Further complicating this is the potential for a severe weather outbreak. If the thunderstorms develop, which there is moderate risk, if the orientation isn't right it can reduce moisture influx, at least for a while. 

With so many moving parts, it will be hard to nail down a forecast-- but I do believe we break the shut out of snow this winter in Lynchburg proper. 

The Breakdown- Saturday will make you question whether it will even be able to snow as temps will be over 50. Clouds roll in late and temps fall over night to the upper 30's as rain starts. I think it quickly mixes with snow and sleet, and flips to mainly snow by noon for Blacksburg to Lynchburg.
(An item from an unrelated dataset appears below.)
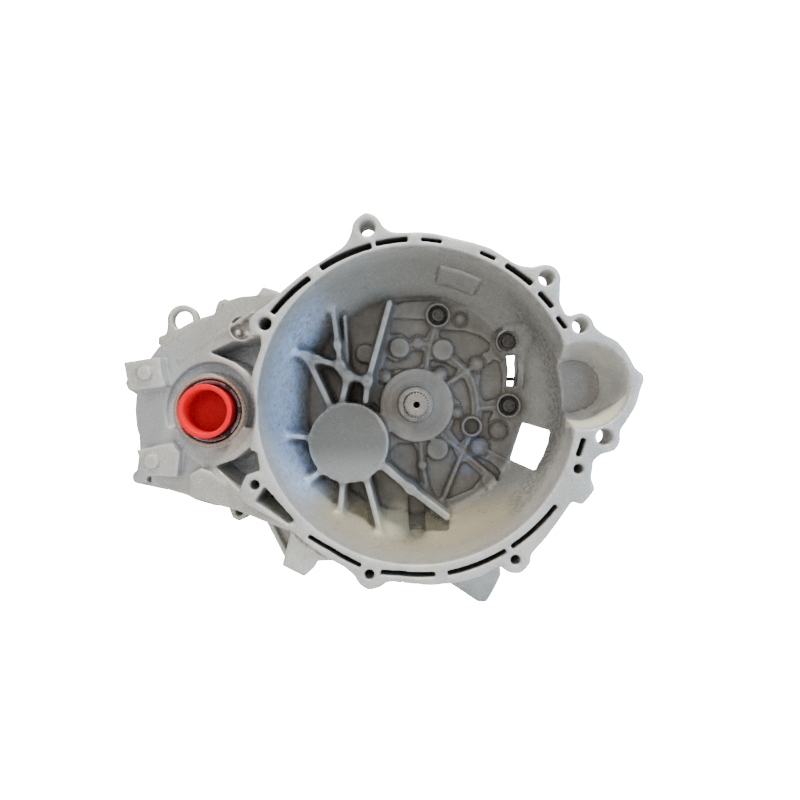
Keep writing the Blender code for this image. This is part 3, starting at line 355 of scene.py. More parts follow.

Snow could fall heavy at times for a while and ends late in the evening Sunday. (Lighter snow after 5 PM)

The storm has tended to slow down on the model data and that's a good thing. With that, systems often run faster then modeled. This could be an issue with timing of the cold air-- it's my experience that even if the storm runs faster, doesn't mean the the cold air will be faster. However, we will have tremendous forcing aloft  with the cold air pushing down from the south, strong sub tropical jet to the north-- this creates lift and lift cools the air. 

My map- disclaimer. I focuse mainly on Central and SW VA-- the father away you get, the less I know about your micro climate. If your in grandma's cabin in WV, I've not studied your area in depth. 


My call as of now!
With a ton of variability this is not my final call. With that, if the WARMER solution happens, I'd subtract 2 inches in the green and blue zones and ADD some to the magenta. Anything outside of the blue would end as snow, but just a coating to an inch. 

if the Colder solution verifies, very possible to add 2 inches in the green, blue and yellow zones.